Adesso la Grecia è appesa a un filo di cui l’Eurotower tiene saldamente l’altra estremità. Questa volta Mario Draghi, il presidente italiano della Bce, non aveva altra scelta. L’istituto di emissione presta denaro alle banche dell’area euro solo in base a regole precise: in cambio di quei finanziamenti, queste ultime devono portare in garanzia a Francoforte delle obbligazioni (di solito titoli di Stato) di qualità almeno accettabile. Se quei titoli sono classificati come “spazzatura” (formalmente “non-investment grade”), perché sono emessi da governi in insolvenza o vicini ad essa, la Bce può accettarli solo a condizioni molto precise. In particolare, quei governi devono impegnarsi ad attuare un programma economico di aggiustamento in cambio di finanziamenti dall’Europa o dal Fondo monetario. In sostanza, quando i titoli di un governo diventano “spazzatura”, la Bce li accetta come garanzie solo se quel governo accetta quella che – fino a ieri – è stata la troika.
È in questo modo che banche greche hanno continuato ad alimentarsi di liquidità in Bce dopo il default del 2011. Avevano in bilancio quasi solo titoli di Atene da presentare in garanzia a Francoforte in cambio di prestiti, ma Francoforte li accettava unicamente perché Atene a sua volta aveva sottoscritto un piano europeo di riforme e risanamento.
Non più. Yanis Varoufakis, il neo-ministro dell’Economia, in assenza di Draghi dice che la Bce «specula contro la Grecia come uno hedge fund». In pubblico e certamente anche ieri nel suo incontro con Draghi, Varoufakis aggiunge anche qualcosa di più: il governo di Atene non vuole più un programma europeo di aggiustamento ed è pronta a rinunciare ai prestiti degli altri governi europei e del Fmi che sono legati ad esso. Propone di risolvere il problema del suo debito semplicemente rifiutandosi (per ora) di saldarlo nei termini previsti. Inevitabile dunque che Draghi e gli altri banchieri centrali, a partire dall’11 febbraio, non possano più garantire ossigeno finanziario alle banche greche in cambio di titoli “spazzatura”. Per loro restano solo le linee di liquidità di emergenza, che l’Eurotower deciderà ogni due settimane se rinnovare o meno. La fragilità finanziaria del Paese, la sua dipendenza dal resto d’Europa, finisce così crudamente sotto i riflettori.

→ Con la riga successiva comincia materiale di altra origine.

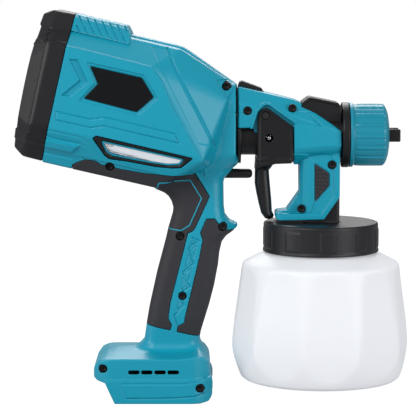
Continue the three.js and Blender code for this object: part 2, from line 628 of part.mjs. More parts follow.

Il nuovo governo di Alexis Tsipras ha fino a mercoledì prossimo per decidere se rientrare nei ranghi e accettare che l’attuale programma europeo per Atene sia prolungato. Certo alcuni aspetti di esso andranno rinegoziati. Ma nella scelta di Draghi c’è un implicito messaggio politico, lo stesso emerso dal relativo isolamento nel quale Tsipras si è trovato in questi giorni nel suo viaggio fra Roma, Parigi e Bruxelles. Il messaggio è che la Grecia è un drammatico caso a sé. Non è l’apripista di un confronto europeo fra Roma, Parigi o Berlino. E il radicalismo o gli attacchi a testa bassa sono sì legittimi se servono a vincere un’elezione in un Paese in crisi profonda. Ma il giorno dopo, bisogna cominciare a muoversi in Europa come tutti gli altri. Alla ricerca del compromesso, non dei colpi a effetto.